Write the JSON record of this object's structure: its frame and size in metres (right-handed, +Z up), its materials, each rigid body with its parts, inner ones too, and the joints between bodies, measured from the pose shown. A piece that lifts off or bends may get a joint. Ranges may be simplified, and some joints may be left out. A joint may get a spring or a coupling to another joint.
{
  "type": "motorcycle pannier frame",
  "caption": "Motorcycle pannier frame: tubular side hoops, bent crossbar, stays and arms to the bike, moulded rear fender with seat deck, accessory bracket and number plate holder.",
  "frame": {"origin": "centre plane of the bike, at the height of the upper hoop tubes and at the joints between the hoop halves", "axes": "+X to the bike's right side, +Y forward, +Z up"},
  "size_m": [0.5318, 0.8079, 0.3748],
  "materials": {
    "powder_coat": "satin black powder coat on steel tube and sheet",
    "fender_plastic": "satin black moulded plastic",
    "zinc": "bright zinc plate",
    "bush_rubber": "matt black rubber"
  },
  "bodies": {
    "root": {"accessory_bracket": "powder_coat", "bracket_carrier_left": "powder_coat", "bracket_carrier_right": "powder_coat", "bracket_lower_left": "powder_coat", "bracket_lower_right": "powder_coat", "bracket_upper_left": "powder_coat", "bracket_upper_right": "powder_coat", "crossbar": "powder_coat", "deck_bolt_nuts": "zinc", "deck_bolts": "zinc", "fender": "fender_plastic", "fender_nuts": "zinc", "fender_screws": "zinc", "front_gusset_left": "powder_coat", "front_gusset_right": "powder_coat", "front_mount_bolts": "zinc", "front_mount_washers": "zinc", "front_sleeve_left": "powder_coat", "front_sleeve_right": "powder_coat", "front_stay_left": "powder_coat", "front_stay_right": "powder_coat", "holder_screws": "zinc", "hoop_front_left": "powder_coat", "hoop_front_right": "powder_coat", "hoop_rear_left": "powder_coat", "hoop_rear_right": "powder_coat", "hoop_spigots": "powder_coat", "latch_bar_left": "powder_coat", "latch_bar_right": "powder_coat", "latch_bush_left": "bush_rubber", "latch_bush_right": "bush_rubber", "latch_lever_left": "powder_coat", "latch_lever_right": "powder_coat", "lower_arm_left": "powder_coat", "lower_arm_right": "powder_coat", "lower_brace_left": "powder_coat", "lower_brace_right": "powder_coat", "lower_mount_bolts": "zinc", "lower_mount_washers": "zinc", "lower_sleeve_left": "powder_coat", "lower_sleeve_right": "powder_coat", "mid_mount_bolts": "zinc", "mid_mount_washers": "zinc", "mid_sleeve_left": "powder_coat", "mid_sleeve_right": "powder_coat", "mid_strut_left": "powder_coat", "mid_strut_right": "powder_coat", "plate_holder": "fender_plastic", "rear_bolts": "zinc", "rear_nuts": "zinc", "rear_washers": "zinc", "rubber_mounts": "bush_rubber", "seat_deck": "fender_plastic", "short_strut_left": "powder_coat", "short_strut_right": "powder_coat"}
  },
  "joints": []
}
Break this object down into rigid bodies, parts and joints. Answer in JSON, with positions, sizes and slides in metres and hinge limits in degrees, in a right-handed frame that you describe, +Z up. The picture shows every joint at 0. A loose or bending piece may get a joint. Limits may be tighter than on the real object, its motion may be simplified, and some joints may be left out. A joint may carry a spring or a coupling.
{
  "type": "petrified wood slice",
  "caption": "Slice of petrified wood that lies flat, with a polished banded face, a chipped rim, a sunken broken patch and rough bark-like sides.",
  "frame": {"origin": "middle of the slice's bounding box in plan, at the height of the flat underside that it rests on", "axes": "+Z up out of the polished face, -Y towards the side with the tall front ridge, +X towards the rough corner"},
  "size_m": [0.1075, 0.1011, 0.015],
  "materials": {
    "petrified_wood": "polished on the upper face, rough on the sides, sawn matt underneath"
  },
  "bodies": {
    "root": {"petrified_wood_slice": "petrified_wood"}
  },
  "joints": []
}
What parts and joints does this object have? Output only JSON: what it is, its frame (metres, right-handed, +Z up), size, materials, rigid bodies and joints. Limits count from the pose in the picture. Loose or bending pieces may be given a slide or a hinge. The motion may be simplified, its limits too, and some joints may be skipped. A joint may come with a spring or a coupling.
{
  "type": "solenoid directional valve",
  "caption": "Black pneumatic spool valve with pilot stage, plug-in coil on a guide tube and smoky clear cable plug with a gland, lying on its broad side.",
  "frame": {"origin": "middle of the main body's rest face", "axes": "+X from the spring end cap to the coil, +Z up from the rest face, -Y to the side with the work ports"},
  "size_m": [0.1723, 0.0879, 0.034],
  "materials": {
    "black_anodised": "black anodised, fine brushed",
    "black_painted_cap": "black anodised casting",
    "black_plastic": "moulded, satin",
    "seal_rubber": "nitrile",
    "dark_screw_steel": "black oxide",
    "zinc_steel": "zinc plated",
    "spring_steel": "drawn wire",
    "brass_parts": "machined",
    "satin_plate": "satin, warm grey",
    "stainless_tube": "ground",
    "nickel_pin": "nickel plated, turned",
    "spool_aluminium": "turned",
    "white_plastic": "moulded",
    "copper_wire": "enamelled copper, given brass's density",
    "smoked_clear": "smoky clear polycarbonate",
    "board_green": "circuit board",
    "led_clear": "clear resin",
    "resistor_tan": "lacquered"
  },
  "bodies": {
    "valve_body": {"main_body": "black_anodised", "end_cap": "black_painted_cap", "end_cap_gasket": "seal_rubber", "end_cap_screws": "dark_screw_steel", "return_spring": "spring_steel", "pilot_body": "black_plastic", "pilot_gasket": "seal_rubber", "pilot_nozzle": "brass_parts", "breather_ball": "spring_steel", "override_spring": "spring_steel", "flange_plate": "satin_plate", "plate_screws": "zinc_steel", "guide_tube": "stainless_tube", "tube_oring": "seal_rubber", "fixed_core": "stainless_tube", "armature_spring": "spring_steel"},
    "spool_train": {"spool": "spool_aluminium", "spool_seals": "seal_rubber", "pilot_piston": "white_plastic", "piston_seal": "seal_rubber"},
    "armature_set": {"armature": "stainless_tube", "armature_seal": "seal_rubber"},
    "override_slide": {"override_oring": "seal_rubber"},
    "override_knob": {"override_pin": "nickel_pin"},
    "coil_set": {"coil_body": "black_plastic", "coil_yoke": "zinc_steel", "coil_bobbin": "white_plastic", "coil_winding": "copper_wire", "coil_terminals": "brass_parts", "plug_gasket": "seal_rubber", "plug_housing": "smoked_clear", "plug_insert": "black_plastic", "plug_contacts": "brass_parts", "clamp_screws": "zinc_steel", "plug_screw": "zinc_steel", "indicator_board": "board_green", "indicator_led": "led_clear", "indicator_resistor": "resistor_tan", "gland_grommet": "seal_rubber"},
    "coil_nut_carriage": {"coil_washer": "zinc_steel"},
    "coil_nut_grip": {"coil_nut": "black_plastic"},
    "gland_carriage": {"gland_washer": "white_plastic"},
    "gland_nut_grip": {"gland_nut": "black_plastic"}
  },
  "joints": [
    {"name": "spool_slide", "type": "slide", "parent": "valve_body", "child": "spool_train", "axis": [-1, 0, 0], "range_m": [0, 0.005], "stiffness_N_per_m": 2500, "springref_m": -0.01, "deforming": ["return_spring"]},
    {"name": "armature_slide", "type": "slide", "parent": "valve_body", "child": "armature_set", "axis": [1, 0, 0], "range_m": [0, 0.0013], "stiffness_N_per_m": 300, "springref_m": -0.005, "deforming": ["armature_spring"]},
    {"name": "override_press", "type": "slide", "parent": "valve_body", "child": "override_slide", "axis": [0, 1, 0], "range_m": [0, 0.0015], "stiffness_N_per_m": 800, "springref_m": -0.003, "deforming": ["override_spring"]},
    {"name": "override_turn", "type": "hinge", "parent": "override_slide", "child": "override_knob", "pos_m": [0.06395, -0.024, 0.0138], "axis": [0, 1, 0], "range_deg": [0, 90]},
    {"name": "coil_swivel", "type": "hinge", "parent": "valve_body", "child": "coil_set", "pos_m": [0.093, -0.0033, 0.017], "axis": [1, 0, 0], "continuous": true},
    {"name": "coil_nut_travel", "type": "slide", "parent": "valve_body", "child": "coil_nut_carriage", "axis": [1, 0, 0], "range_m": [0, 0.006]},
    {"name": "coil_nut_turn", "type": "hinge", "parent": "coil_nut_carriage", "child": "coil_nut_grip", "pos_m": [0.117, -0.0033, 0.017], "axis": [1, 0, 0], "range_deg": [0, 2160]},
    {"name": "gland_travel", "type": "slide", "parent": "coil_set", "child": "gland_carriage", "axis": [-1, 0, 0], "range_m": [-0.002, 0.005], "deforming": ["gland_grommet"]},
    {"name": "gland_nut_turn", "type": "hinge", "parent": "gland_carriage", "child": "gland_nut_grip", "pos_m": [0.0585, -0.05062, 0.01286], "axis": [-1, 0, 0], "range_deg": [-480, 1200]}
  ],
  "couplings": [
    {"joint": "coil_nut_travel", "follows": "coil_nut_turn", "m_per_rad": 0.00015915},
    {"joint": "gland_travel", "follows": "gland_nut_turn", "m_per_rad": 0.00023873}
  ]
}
● ● ●
## DO THIS
Count up every line above that has the word "rigid" in it; answer with the number alone.

## SOLUTION FOR THIS EXERCISE
3